Bunker Ni7

bunker te Pamel, onderdeel van de KW-linie

Bunker Ni7 is een bunker daterend uit 1939 gelegen te Pamel (Roosdaal) en is onderdeel van de zuidelijke aftakking van de KW-linie, meer bepaald van de aftakking Ninove-Waver.[1]

Zicht vanaf de Begaardenstraat op de bunker

Context bewerken

De bunker Ni7, maakt samen met bunkers Ni6, Ni8 en Ni9 deel uit van het eindpunt van de zuidelijke aftakking van de zogenaamde IJzeren Muur die in het voorjaar van 1939 in opdracht van de Belgische staat werd gebouwd ter verdediging van Brussel.[2]

Voor de constructie van deze bunker werden Jozef, Gerard en Victor De Koninck (Koestraat) onteigend met name: 3 aren en een doorgangsrecht van 2 m breedte en 126 m lengte (akte 23 maart 1939).[3]
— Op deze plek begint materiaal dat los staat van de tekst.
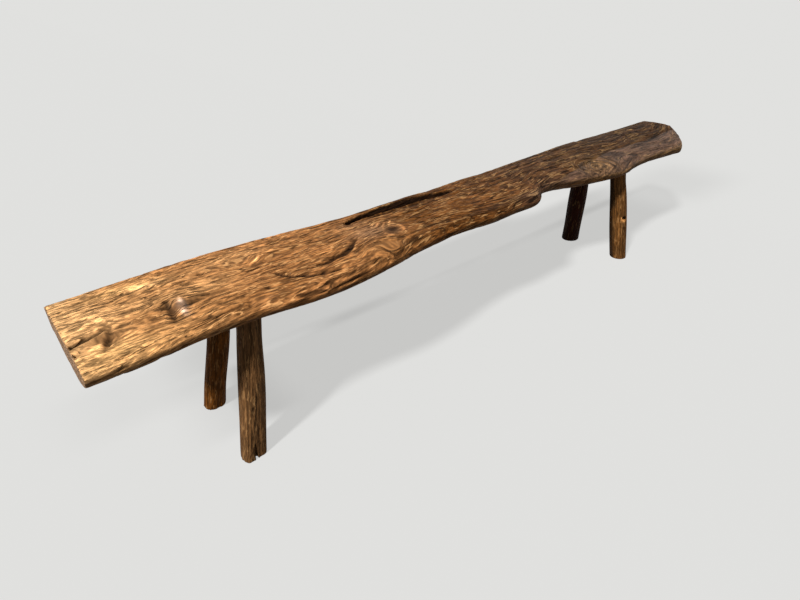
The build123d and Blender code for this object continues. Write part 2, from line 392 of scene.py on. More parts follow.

Deze linie, aangelegd om het neutraliteitsprincipe van België aan de vooravond van Wereldoorlog Twee kracht bij te zetten tegenover Duitsland, heeft echter nooit dienstgedaan. Al snel na de inval van het Duitse leger in mei 1940 werden de bunkers dicht gemetst en de overige delen van de linie (waaronder de cointetelementen)[4] hergebruikt.

Na de oorlog werd de bunker samen met 2 andere bunkers (Ni6 en Ni8) in 1953 overgedragen door het Ministerie van Landsverdediging aan het Ministerie van Financiën, directie der registratie en domeinen.[2] De grond werd opnieuw eigendom van de familie De Koninck in 1963.[1]

Ligging bewerken

De bunker Ni7 is gelegen op de Wolfsputberg en is de meest westelijk gelegen bunker van de 4 bunkers gelegen op Pamels grondgebied.[5] De bunker ligt anno 2020 in agrarisch gebied en is niet toegankelijk voor het publiek.

Beschrijving bewerken

Constructie bewerken

Bunker Ni7 is een type 1 bunker (het kleinere type) en was in staat om granaatinslagen van het type 150 mm te weerstaan. De muren en het dak zijn 1,30 meter dik en de funderingen van de constructie zijn 2 meter diep.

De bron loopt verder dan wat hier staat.